3M — a sticky business on its way to eco-safe manufacturing


An eco designer’s biggest challenge is often finding the right material. This can be hard work, especially if you are designing a more complex object and those screws, adhesives, zips or switches that are supposed to hold the whole thing together just aren’t green enough and threaten to spoil the genius of your design.

Last week for example, someone from the o2 Group was looking for an environmental friendly adhesive. Remy Chevalier, one of our favourite tippsters, suggested having a look at 3M as ‘they were doing green management and design way before anyone else was, incorporating eco-safe manufacturing protocols into their product lines with little or no fanfare.’

3M is a technology company with brands such as Post-it, Scotch or Nexcare.
So I had a closer look at their web site which is now offering an extensive ‘sustainability’ page explaining their environmental protection, social responsibility and economic progress.
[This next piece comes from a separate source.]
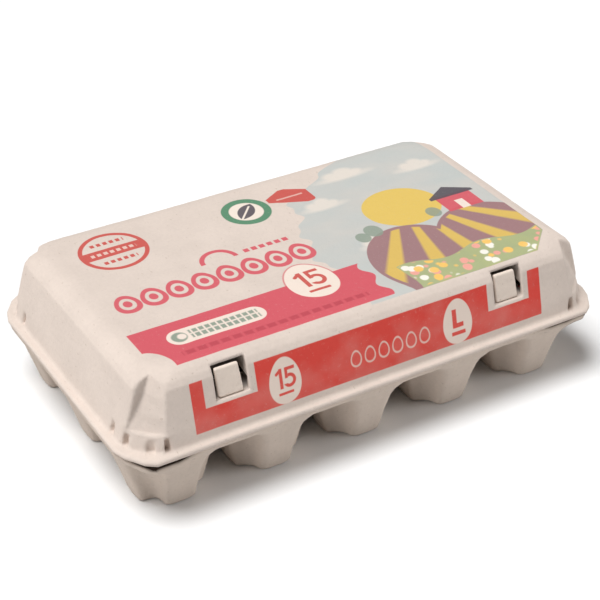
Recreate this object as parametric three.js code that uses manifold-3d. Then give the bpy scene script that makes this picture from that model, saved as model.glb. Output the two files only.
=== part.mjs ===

I acknowledged their eco-efficiency performance towards sustainability which involves requirements for Life Cycle Analysis for all their products in order to improve them. For example, they constantly develop new technologies and products to lessen and prevent pollution, which resolved in a 26% improvement in energy efficiency and a 25% reduction in waste between 2000 and 2004.

Furthermore I understood that they invest a lot into the communities where they work and are all about knowledge sharing and enhancing biodiversity but then I must admit it’s a lot of numbers and figures which at first glance seem very impressive but in the end Post-it notes and tape are still as un-eco as ever.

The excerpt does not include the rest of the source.